Watching Ephrat Asherie and her company at the Weis Center for the Performing Arts felt unexpectedly familiar. From the opening sequence, where the performers entered with loose confidence and settled into a shared groove, the stage carried an energy that felt both contemporary and nostalgic. The movement drew from breaking, hip hop and social dance traditions, but it never felt like a history lesson. It felt lived in.

What stood out most was the precision within the looseness. The performers shifted in and out of formation with ease. At one point, the entire group moved in tight unison, their footwork landing at the same second, shoulders hitting accents in the music without hesitation. Then, just as quickly, the formation opened up and individuals stepped forward, offering their own textures and rhythms before folding back into the group. It was seamless. No transition felt abrupt.

There were sections where the stage stripped back to almost nothing. A piano carried the space while the performers responded with smaller, grounded movements. In another moment, there was no music at all. Just breath, sneakers against the floor and bodies carving through silence. Those choices made the louder, more energetic sequences feel earned. The contrast kept the audience alert.

As the performance unfolded, it became clear that this work was also about honoring the communities these movement styles come from. Breaking, hip hop and social dances have deep roots in African American and Latinx neighborhoods, shaped by creativity, resilience and collective expression. Onstage, those histories were not treated as something distant or decorative. They were present in the way the dancers moved with confidence, in the way they listened to one another and in the way individuality was always held within community.

Rather than separating “high art” from street and social forms, the performance blurred that line entirely. The dancers brought styles that were born in parks, block parties and community spaces into a formal theater without losing their spirit. Nothing felt watered down. The swagger, softness, playfulness and edge all remained intact. It felt like an act of respect, showing that these traditions deserve space on major stages without being reshaped to fit someone else’s idea of refinement.

The performance ran about an hour, and it held that balance the entire time. It never relied on spectacle. Instead, it relied on timing, spacing and trust between performers. You could see it in the way they caught each other’s cues, the way eye contact replaced obvious signals, the way lifts and floorwork unfolded without visible strain.

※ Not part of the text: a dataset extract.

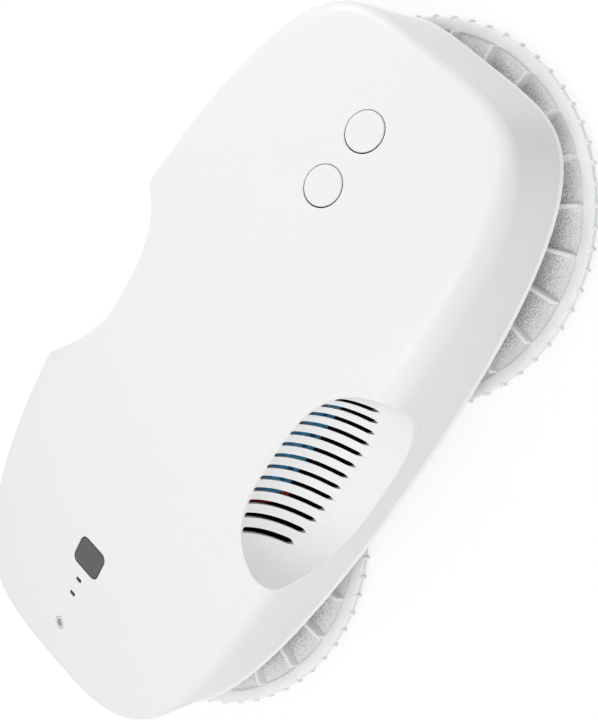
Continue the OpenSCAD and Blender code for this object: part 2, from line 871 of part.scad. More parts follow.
// Round tube along points, whose first side looks away from the case's middle
module tube(pts, d) {
    last = len(pts) - 1;
    skin([for (i = [0:last])
        let (
            along = unit(pts[min(i + 1, last)] - pts[max(i - 1, 0)]),
            side = unit(cross(along, [0, 0, 1])),
            up = cross(side, along)
        )
        [for (k = [0:lead_sides - 1])
            let (a = k * 360 / lead_sides) pts[i] + d / 2 * (cos(a) * side + sin(a) * up)]]);
}

module battery_leads() {
    route = smooth_route(lead_route, lead_spans);
    color("red") {
        tube(route, lead_d);
        tube([for (p = route) p + [0, 0, lead_apart]], lead_d);
    }
}

// Power inlet: a socket block on the tray with its nose through the end wall
module power_inlet() {
    color("black") difference() {
        union() {
            translate([end_foot_x, inlet_y - inlet_block_w / 2, floor_top])
                cube([inlet_block_l, inlet_block_w, inlet_z + inlet_block_w / 2 - floor_top]);
            translate([-case_l / 2 + band_flare + wall_draft, inlet_y, inlet_z])
                rotate([0, 90, 0]) cylinder(d = inlet_nose_d, h = wall + inlet_block_l / 2);
        }
        translate([-case_l / 2, inlet_y, inlet_z]) rotate([0, 90, 0])
            cylinder(d = inlet_d, h = band_flare + wall_draft + inlet_depth);
    }
}

// Safety rope's lug: a plate through the end wall on a foot that stands on the tray
module rope_lug() {
    color("silver") difference() {
        union() {
            translate([rope_x, rope_y, rope_z]) cylinder(d = rope_lug_w, h = rope_lug_t);
            translate([rope_x, rope_y - rope_lug_w / 2, rope_z])
                cube([end_foot_x + rope_lug_in - rope_x, rope_lug_w, rope_lug_t]);
            translate([end_foot_x, rope_y - rope_lug_w / 2, floor_top])
                cube([rope_lug_in, rope_lug_w, rope_z + rope_lug_t - floor_top]);
        }
        translate([rope_x, rope_y, rope_z - overrun])
            cylinder(d = rope_hole_d, h = rope_lug_t + 2 * overrun);
    }
}

// Outer form of the suction duct: a channel between the two spindles, with a plenum under
// the fan
module duct_form(inset) {
    h = duct_h - 2 * inset;
    translate([0, 0, cover_top + inset]) {
        translate([-disc_x, -duct_w / 2 + inset, 0]) cube([2 * disc_x, duct_w - 2 * inset, h]);
        for (side = [-1, 1]) at_disc(side) cylinder(r = duct_end_r - inset, h = h);
        translate([fan_x, 0, 0]) cylinder(r = plenum_r - inset, h = h);
    }
}

module suction_duct() {
    color("gainsboro") difference() {
        union() {
            duct_form(0);
            at_key_post(-1) translate([0, 0, duct_top - fan_wall])
                cylinder(d = post_d, h = fan_wall + board_air);
        }
        duct_form(fan_wall);
        translate([fan_x, 0, duct_top - 2 * fan_wall]) cylinder(d = fan_inlet_d, h = duct_h);
        for (side = [-1, 1]) at_disc(side) translate([0, 0, cover_top - overrun])
            cylinder(r = spindle_d / 2 + spindle_hole_play, h = duct_h / 2);
        at_key_post(-1) translate([0, 0, duct_top])
            cylinder(d = post_pilot_d, h = duct_h);
    }
}

module spindle_seals() {
    color("black") for (side = [-1, 1]) at_disc(side)
        translate([0, 0, cover_top + fan_wall])
            ring(spindle_d / 2 + run_fit + seal_w, spindle_d / 2 + run_fit, seal_h);
}

// Fan housing: a drum with a snout towards the front scoop, and outlets front and rear
module fan_housing() {
    r = fan_d / 2;
    snout_w = r + front_snout_out;
    color("royalblue") translate([fan_x, 0, duct_top]) difference() {
        union() {
            cylinder(r = r, h = fan_h);
            translate([front_snout_x - front_snout_l / 2, -snout_w, 0])
                cube([front_snout_l, snout_w, fan_h]);
        }
        translate([0, 0, fan_wall]) cylinder(r = r - fan_wall, h = fan_h);
        translate([front_snout_x - front_snout_l / 2 + fan_wall, fan_wall - snout_w, fan_wall])
            cube([front_snout_l - 2 * fan_wall, snout_w - fan_wall, fan_h - 2 * fan_wall]);
        translate([0, 0, -overrun]) cylinder(d = fan_inlet_d, h = fan_h);
        for (i = [0:outlet_count - 1])
            translate([
                (i - (outlet_count - 1) / 2) * outlet_pitch - outlet_w / 2 + outlet_shift,
                -snout_w - overrun, 2 * fan_wall
            ]) cube([outlet_w, snout_w + overrun + r, outlet_h]);
    }
}

module fan_lid() {
    color("royalblue") translate([fan_x, 0, fan_top])
        ring(fan_d / 2, fan_shaft_d / 2 + motor_air, fan_lid_t);
}

module fan_impeller() {
    r = fan_d / 2 - fan_wall - impeller_air;
    low = duct_top + fan_wall + impeller_floor_air;
    high = fan_top - impeller_floor_air;
    color("gainsboro") translate([fan_x, 0, low]) difference() {
        union() {
            translate([0, 0, high - low - impeller_plate_t]) cylinder(r = r, h = impeller_plate_t);
            cylinder(r = impeller_hub_r, h = high - low);
            for (i = [0:blade_count - 1]) rotate(i * 360 / blade_count)
                translate([blade_inner_r, 0, 0]) rotate(blade_turn)
                    translate([0, -blade_t / 2, 0])
                        cube([(r - blade_inner_r) * cos(blade_turn), blade_t, high - low]);
        }
        translate([0, 0, -overrun]) cylinder(r = fan_shaft_d / 2 + press_play, h = fan_h);
    }
}

module fan_shaft() {
    low = duct_top + fan_wall + impeller_floor_air;
    color("silver") translate([fan_x, 0, low])
        cylinder(d = fan_shaft_d, h = fan_lid_top + fan_shaft_in - low);
}

module fan_motor() {
    color("silver") translate([fan_x, 0, fan_lid_top]) difference() {
        cylinder(d = fan_motor_d, h = fan_motor_h);
        translate([0, 0, -overrun])
            cylinder(r = fan_shaft_d / 2 + run_fit, h = overrun + fan_shaft_in + seat_play);
    }
}

// Turns a disc's own pieces by its resting angle
module turned_disc(side) {
    at_disc(side) rotate(side < 0 ? left_disc_turn : right_disc_turn) children();
}

module at_disc_screws() {
    for (i = [0:disc_screw_count - 1]) rotate(i * 360 / disc_screw_count)
        translate([disc_screw_ring_d / 2, 0, 0]) children();
}

// Plan of a disc's rim, with the nubs round it
module rim_plan() {
    difference() {
        union() {
            circle(rim_r);
            for (i = [0:nub_count - 1]) rotate(i * 360 / nub_count)
                translate([rim_r - disc_bite, -nub_w / 2]) square([nub_out + disc_bite, nub_w]);
        }
        circle(rim_r - rim_w);
    }
}

// Disc: a web with radial ribs, and a raised rim
module disc(side) {
    rim_inner_r = rim_r - rim_w;
    color("white") turned_disc(side) difference() {
        union() {
            translate([0, 0, pad_t]) cylinder(r = rim_inner_r + disc_bite, h = web_t);
            translate([0, 0, rim_low]) linear_extrude(rim_h) rim_plan();
            for (i = [0:rib_count - 1]) rotate(i * 360 / rib_count)
                translate([rib_inner_d / 2, -rib_w / 2, web_top - disc_bite])
                    cube([rim_inner_r + disc_bite / 2 - rib_inner_d / 2, rib_w, rib_h + disc_bite]);
        }
        translate([0, 0, pad_t - overrun]) cylinder(d = spindle_bore, h = rib_top);
        at_disc_screws() translate([0, 0, pad_t - overrun])
            cylinder(d = disc_screw_d + 2 * screw_play, h = rib_top);
    }
}

module pad(side) {
    color("whitesmoke") at_disc(side) ring(pad_d / 2, pad_bore / 2, pad_t);
}

module disc_screws(side) {
    color("silver") turned_disc(side) at_disc_screws() translate([0, 0, pad_t])
        screw(disc_screw_d - 2 * press_play, disc_screw_head_d, disc_screw_head_h,
            web_t + flange_t);
}

// Hollow spindle: flange on the disc, tube through the bearings, collar under the gear
module spindle(side) {
    top = cover_top + fan_wall + spindle_in_duct;
    color("silver") turned_disc(side) difference() {
        union() {
            translate([0, 0, web_top]) cylinder(d = flange_d, h = flange_t);
            translate([0, 0, web_top]) cylinder(d = spindle_d, h = top - web_top);
            translate([0, 0, boss_top + seat_play])
                cylinder(r = spindle_d / 2 + clip_w, h = collar_h - seat_play);
        }
        translate([0, 0, web_top - overrun]) cylinder(d = spindle_bore, h = top);
        at_disc_screws() translate([0, 0, web_top - overrun])
            cylinder(d = disc_screw_d, h = flange_t + 2 * overrun);
    }
}

module spindle_clip(side) {
    color("gray") at_disc(side) translate([0, 0, gear_top])
        ring(spindle_d / 2 + clip_w, spindle_d / 2 + press_play, clip_t);
}

module bearings(side) {
    color("silver") at_disc(side) for (i = [0, 1])
        translate([0, 0, boss_low + boss_lip_t + i * (bearing_w + bearing_apart)])
            ring(bearing_d / 2, spindle_d / 2 + run_fit, bearing_w);
}

// Angle in degrees between a flank's start on the base circle and its point at radius r
function flank_angle(base_r, r) = let (a = acos(base_r / r)) tan(a) * 180 / PI - a;

// Outline of a spur gear with a tooth centred on +X
function gear_outline(teeth) = let (
    pitch_r = gear_module * teeth / 2,
    base_r = pitch_r * cos(pressure_angle),
    tip_r = pitch_r + tooth_out,
    root_r = pitch_r - gear_module * dedendum_share,
    half = 90 / teeth - backlash / 4 / pitch_r * 180 / PI + flank_angle(base_r, pitch_r),
    start_r = max(base_r, root_r),
    flank = [for (i = [0:flank_steps])
        let (r = start_r + (tip_r - start_r) * i / flank_steps) [r, half - flank_angle(base_r, r)]],
    side = root_r < start_r ? concat([[root_r, half]], flank) : flank
) [for (t = [0:teeth - 1]) each concat(
    [for (q = side) q.x * [cos(t * 360 / teeth - q.y), sin(t * 360 / teeth - q.y)]],
    [for (i = [len(side) - 1:-1:0])
        let (q = side[i]) q.x * [cos(t * 360 / teeth + q.y), sin(t * 360 / teeth + q.y)]]
)];

// Disc gear, with a tooth centred towards its pinion
module disc_gear(side) {
    color("ivory") at_disc(side) translate([0, 0, gear_low]) difference() {
        rotate(side * 90) linear_extrude(gear_w) polygon(gear_outline(gear_teeth));
        translate([0, 0, -overrun])
            cylinder(r = spindle_d / 2 + press_play, h = gear_w + 2 * overrun);
    }
}

// Motor pinion, with a tooth space centred towards the disc gear
module pinion(side) {
    color("ivory") at_motor(side) translate([0, 0, gear_low]) difference() {
        rotate(180 / pinion_teeth - side * 90)
            linear_extrude(gear_w) polygon(gear_outline(pinion_teeth));
        translate([0, 0, -overrun])
            cylinder(r = motor_shaft_d / 2 + press_play, h = gear_w + 2 * overrun);
    }
}

// Plan of the gear cover: round both gears, grown by a margin
module gear_room(side, grow) {
    big_r = gear_r + tooth_out + gear_air + grow;
    small_r = pinion_r + tooth_out + gear_air + grow;
    circle(big_r);
    translate([0, side * gear_centres]) circle(small_r);
    translate([-small_r, side < 0 ? -gear_centres : 0]) square([2 * small_r, gear_centres]);
}

module gear_cover(side) {
    color("gainsboro") at_disc(side) difference() {
        translate([0, 0, floor_top])
            linear_extrude(cover_top - floor_top) gear_room(side, cover_wall);
        translate([0, 0, floor_top - overrun])
            linear_extrude(cover_low - floor_top + overrun) gear_room(side, 0);
        cylinder(r = spindle_d / 2 + spindle_hole_play, h = duct_top);
        translate([0, side * gear_centres, 0])
            cylinder(r = motor_shaft_d / 2 + motor_air, h = duct_top);
    }
}

module drive_motor(side) {
    color("silver") at_motor(side) translate([0, 0, cover_top]) difference() {
        cylinder(d = motor_d, h = motor_h);
        translate([0, 0, -overrun])
            cylinder(r = motor_shaft_d / 2 + run_fit, h = overrun + motor_shaft_in + seat_play);
    }
}

module motor_shaft(side) {
    color("silver") at_motor(side) translate([0, 0, gear_low])
        cylinder(d = motor_shaft_d, h = cover_top + motor_shaft_in - gear_low);
}

module left_disc() { disc(-1); }
module right_disc() { disc(1); }
module left_pad() { pad(-1); }
module right_pad() { pad(1); }
module left_disc_screws() { disc_screws(-1); }
module right_disc_screws() { disc_screws(1); }
module left_spindle() { spindle(-1); }
module right_spindle() { spindle(1); }
module left_gear() { disc_gear(-1); }
module right_gear() { disc_gear(1); }
module left_clip() { spindle_clip(-1); }
module right_clip() { spindle_clip(1); }
module left_bearings() { bearings(-1); }
module right_bearings() { bearings(1); }
module left_gear_cover() { gear_cover(-1); }
module right_gear_cover() { gear_cover(1); }
module left_motor() { drive_motor(-1); }
module right_motor() { drive_motor(1); }
module left_motor_shaft() { motor_shaft(-1); }
module right_motor_shaft() { motor_shaft(1); }
module left_pinion() { pinion(-1); }
module right_pinion() { pinion(1); }

top_shell();
base_tray();
front_grille();
rear_grille();
shell_gasket();
case_screws();
power_button();
power_plunger();
inner_key();
inner_plunger();
outer_key();
outer_plunger();
tact_switches();
light_pipes();
status_lens();
main_board();
board_parts();
board_screws();
key_board();
battery_cradle();
battery_cells();
battery_leads();
power_inlet();
rope_lug();
suction_duct();
spindle_seals();
fan_housing();
fan_lid();
fan_impeller();
fan_shaft();
fan_motor();
left_disc();
right_disc();
left_pad();
right_pad();
left_disc_screws();
right_disc_screws();
left_spindle();
right_spindle();
left_gear();
right_gear();
left_clip();
right_clip();
left_bearings();
right_bearings();
left_gear_cover();
right_gear_cover();
left_motor();
right_motor();
left_motor_shaft();
right_motor_shaft();
left_pinion();
right_pinion();
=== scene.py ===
import math

import bmesh
import bpy
import numpy as np
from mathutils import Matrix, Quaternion, Vector
from mathutils.bvhtree import BVHTree


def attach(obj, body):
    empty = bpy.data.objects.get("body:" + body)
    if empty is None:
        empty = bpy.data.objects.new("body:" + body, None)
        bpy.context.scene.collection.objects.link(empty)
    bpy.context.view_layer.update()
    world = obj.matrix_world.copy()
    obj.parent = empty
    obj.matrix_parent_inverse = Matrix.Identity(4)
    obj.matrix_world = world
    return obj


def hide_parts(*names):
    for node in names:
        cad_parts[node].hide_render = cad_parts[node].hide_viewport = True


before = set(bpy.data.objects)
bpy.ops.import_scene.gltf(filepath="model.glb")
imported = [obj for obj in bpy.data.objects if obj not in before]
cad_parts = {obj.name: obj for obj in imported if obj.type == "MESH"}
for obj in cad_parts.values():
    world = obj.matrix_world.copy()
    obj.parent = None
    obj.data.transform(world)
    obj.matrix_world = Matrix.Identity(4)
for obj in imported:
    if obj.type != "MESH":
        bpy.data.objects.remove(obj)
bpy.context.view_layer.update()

# Camera: it stands where the photographer's did, about 690 mm off and above the end with the
# two round keys.
camera = bpy.data.objects.new("camera", bpy.data.cameras.new("camera"))
bpy.context.scene.collection.objects.link(camera)
camera.location = (0.251164, -0.297305, 0.577395)
camera.rotation_mode = "QUATERNION"
camera.rotation_quaternion = Quaternion((0.859737, 0.125288, 0.270904, -0.414446))
camera.data.lens = 90.444
camera.data.sensor_width = 36
camera.data.clip_start = 0.01
bpy.context.scene.camera = camera
bpy.context.scene.view_settings.view_transform = "Standard"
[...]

As a college student watching it, the impact felt personal in a grounded way. Sitting there, I was not just admiring technique. I was thinking about what it means to move alongside other people, to build something collectively. In college, so much of life is about collaboration, about learning how to exist in shared spaces. Watching the performers negotiate space, give room, step forward and then step back felt familiar. It reminded me of group projects that finally click, of friendships that find their rhythm over time, of communities that only work when everyone pays attention to one another.

At the same time, the performance encouraged reflection on whose stories and cultures are often centered in artistic spaces. Seeing African American and Latinx movement traditions presented with such care and confidence felt meaningful. It was a reminder that these forms are not trends or background influences. They are foundations. They carry histories of joy, struggle, resistance and survival, and they continue to shape contemporary culture in powerful ways.

It also brought back memories of the shows and films I grew up with, where dance sequences were less about perfection and more about connection. That same spirit was present here. Even in technically demanding passages, there was ease. Even in solos, there was awareness of the group waiting just off center.

When the performance ended, it felt complete. Not dramatic for the sake of it. Just full. The kind of show that leaves you energized but steady. The kind that reminds you that movement can tell stories without overcomplicating them.

This was not only entertaining. It was cohesive, intentional and human.